# Functionla Analysis separability

1. Apr 13, 2014

### Funky1981

Let T: l^2 -> l^2 be bounded linear operators. K=L(l^2,l^2) be the space of T, Prove that K=L(l^2,l^2) is not separable

I know that if a space contains an uncountable number of non intersecting open balls then it is not separable.
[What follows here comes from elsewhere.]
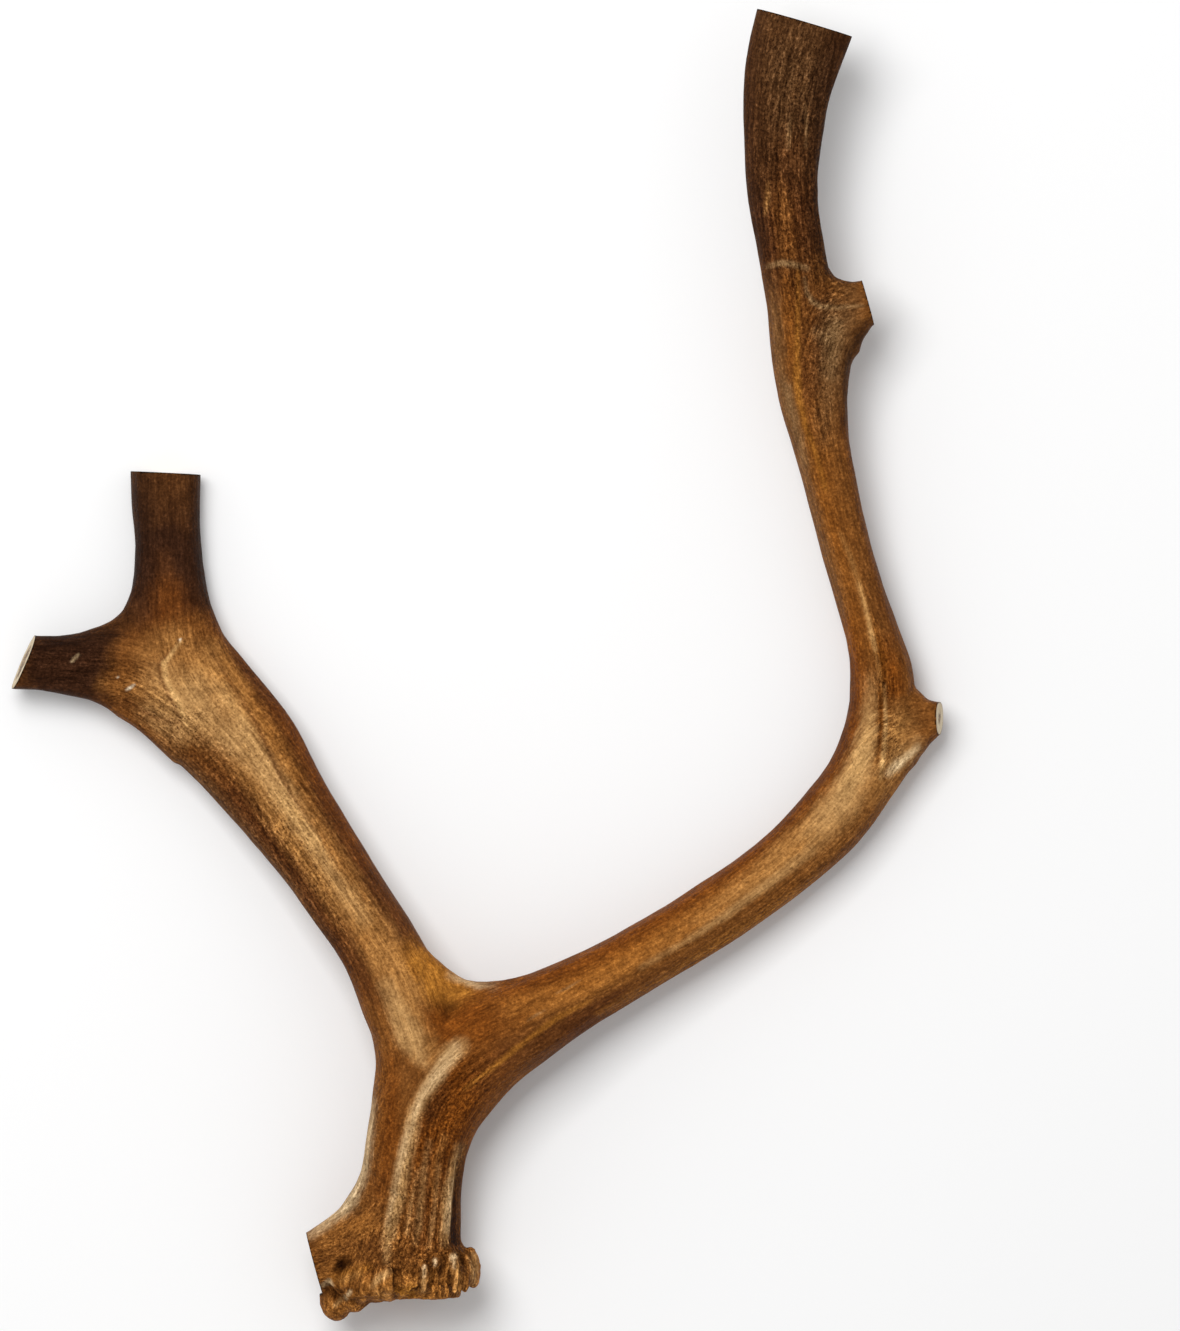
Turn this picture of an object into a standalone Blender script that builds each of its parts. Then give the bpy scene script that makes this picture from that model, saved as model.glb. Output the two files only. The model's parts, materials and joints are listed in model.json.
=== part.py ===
"""A large reindeer antler chew: a shed antler with its burr, sawn short at every tine.

Metres, +Z up. The antler lies on its side as it would on a table, resting on its burr, on the
end of the bez tine and on the elbow of the main beam. +Y runs from the burr to the sawn beam end.
It grew as one piece and is split at its main forks, with a narrow gap between neighbours:
burr_stem, bez_tine with its two points, and main_beam. Each limb is a loft through measured
sections, and the limbs and the burr's pearls are fused by a voxel remesh.
"""

import math
import random
from collections import namedtuple

import bmesh
import bpy
from mathutils import Matrix, Vector

MM = 0.001

# Driving dimensions, in metres.
BURR_RADIUS = 21.2 * MM
BURR_FLATTENING = 0.93
BURR_TILT = math.radians(8)
HIDDEN_PEARLS = 14
HIDDEN_PEARL_RADIUS = 2.2 * MM
HIDDEN_PEARL_HALF_LENGTH = 4.8 * MM
SPLIT_GAP = 0.3 * MM

# How finely the shape is worked out.
RING_POINTS = 32
RING_SPACING = 3 * MM
VOXEL_SIZE = 0.9 * MM
SMOOTH_STEPS = 5
PEARL_SUBDIVISIONS = 3
ROUGH_TRIM = 6 * MM
SHARP_ANGLE = math.radians(50)
SQUARENESS = 2.25
FLUTES = 5
FLUTE_DEPTH = 0.022
FLUTE_TWIST = 9.0
SEED = 7

# A limb's section: its middle, its width seen from above and its depth, in millimetres.
Section = namedtuple("Section", "x y z width depth")

BEAM = [
    Section(-19.5, -190.0, 22.0, 28.5, 27.5),
    Section(-19.5, -172.5, 22.0, 28.5, 28.5),
    Section(-19.6, -154.5, 22.5, 29.5, 29.0),
    Section(-17.4, -139.5, 23.0, 31.5, 29.0),
    Section(-11.5, -126.0, 23.5, 34.0, 28.0),
    Section(0.5, -114.5, 23.0, 31.5, 26.0),
    Section(15.3, -106.7, 22.0, 26.0, 24.0),
    Section(29.4, -99.0, 20.5, 22.0, 21.5),
    Section(47.4, -89.3, 18.0, 20.0, 20.5),
    Section(72.0, -74.6, 14.5, 20.0, 20.5),
    Section(91.2, -60.8, 12.3, 20.0, 21.0),
    Section(105.3, -47.6, 11.0, 21.5, 21.5),
    Section(115.5, -33.8, 10.8, 21.0, 21.5),
    Section(120.9, -18.8, 10.6, 20.5, 21.5),
    Section(121.5, -4.6, 11.0, 19.2, 21.0),
    Section(119.0, 7.4, 11.8, 16.4, 20.5),
    Section(115.2, 19.4, 13.0, 15.3, 20.0),
    Section(110.7, 34.4, 15.0, 15.0, 19.5),
    Section(107.0, 49.4, 17.3, 15.3, 19.5),
    Section(103.4, 64.4, 19.8, 16.8, 19.5),
    Section(100.5, 79.4, 22.2, 20.0, 19.0),
    Section(98.6, 94.4, 24.6, 21.4, 18.5),
    Section(96.6, 109.4, 26.8, 20.4, 18.0),
    Section(93.8, 124.4, 28.8, 19.8, 18.0),
    Section(91.5, 139.4, 30.5, 21.0, 17.5),
    Section(91.4, 154.4, 32.0, 23.0, 17.0),
    Section(92.4, 169.4, 33.2, 25.8, 16.5),
    Section(94.8, 181.4, 34.0, 28.2, 16.0),
    Section(98.6, 194.0, 34.5, 29.8, 15.5),
    Section(101.5, 204.0, 34.8, 30.5, 15.5),
]
BEZ_TINE = [
    Section(-13.5, -120.2, 23.0, 26.0, 25.0),
    Section(-21.6, -102.2, 22.5, 26.0, 25.0),
    Section(-29.3, -85.7, 21.0, 24.0, 23.0),
    Section(-39.3, -70.7, 19.0, 24.2, 21.5),
    Section(-49.2, -55.7, 17.0, 26.0, 20.0),
    Section(-59.6, -41.3, 15.0, 29.0, 19.0),
    Section(-69.3, -27.2, 13.0, 33.4, 18.0),
    Section(-80.2, -14.5, 11.5, 35.0, 17.0),
    Section(-88.9, -1.1, 10.5, 32.0, 16.5),
    Section(-92.5, 12.8, 9.6, 27.0, 16.0),
    Section(-93.0, 25.4, 8.8, 21.6, 16.0),
    Section(-93.3, 37.4, 8.3, 19.8, 16.0),
    Section(-93.9, 49.4, 8.0, 20.5, 16.0),
    Section(-94.0, 66.0, 8.0, 21.3, 16.0),
]
FRONT_POINT = [
    Section(-81.0, -17.5, 11.5, 33.0, 16.0),
    Section(-93.6, -8.0, 11.5, 30.0, 15.5),
    Section(-104.7, -2.0, 12.0, 28.5, 15.0),
    Section(-113.1, -0.5, 12.4, 24.0, 14.5),
    Section(-119.1, -0.5, 12.7, 20.2, 14.0),
    Section(-125.1, -0.4, 13.0, 17.9, 13.8),
    Section(-131.1, 0.0, 13.3, 16.5, 13.5),
    Section(-147.0, 0.8, 14.0, 16.2, 13.5),
]
BACK_TINE = [
    Section(114.8, -28.4, 11.0, 14.0, 17.0),
    Section(121.0, -22.3, 11.5, 25.6, 16.5),
    Section(128.1, -17.2, 12.4, 22.4, 13.5),
    Section(132.8, -16.9, 13.0, 18.0, 11.5),
    Section(136.0, -16.5, 13.5, 12.4, 10.3),
    Section(139.8, -15.3, 14.0, 7.8, 9.5),
    Section(148.0, -13.6, 14.6, 7.0, 9.0),
]
UPPER_TINE = [
    Section(98.9, 99.9, 25.2, 20.0, 15.5),
    Section(105.4, 102.4, 25.8, 27.5, 15.0),
    Section(110.3, 105.2, 26.2, 20.0, 13.5),
    Section(113.9, 107.0, 26.4, 15.5, 12.3),
    Section(116.7, 108.5, 26.6, 13.1, 11.5),
    Section(125.0, 110.8, 26.8, 10.5, 11.0),
]
BROW_TINE = [
    Section(-21.6, -165.2, 22.0, 28.0, 26.0),
    Section(-32.1, -172.0, 22.0, 26.0, 24.0),
    Section(-40.5, -176.3, 22.0, 21.5, 19.0),
    Section(-48.9, -179.3, 22.0, 17.0, 16.0),
    Section(-56.0, -181.0, 22.0, 15.5, 15.0),
]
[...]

But how can I apply this statement here ( I mean how to construct such open balls) And are there any easier way to do it ???

2. Apr 13, 2014

### dextercioby

I don't know a direct proof of the result, but I have to ask which topology you're considering on K.

3. Apr 13, 2014

### micromass

Staff Emeritus
A diagonal operator has the form

$$T(x_1,x_2,x_3,...) = (\alpha_1 x_1, \alpha_2 x_2, \alpha_3 x_3, ...)$$

where $\alpha_k\in \mathbb{C}$.

It can easily be checked that $T$ is bounded if and only if the sequence $(\alpha_k)_k$ is bounded. Furthermore, we have $\|T\|= \|(\alpha_k)_k\|_\infty$. This yields an isometric embedding $\ell^\infty\rightarrow \mathcal{B}(\ell^2)$. Thus it suffices to show $\ell^\infty$ is not separable, which is well-known.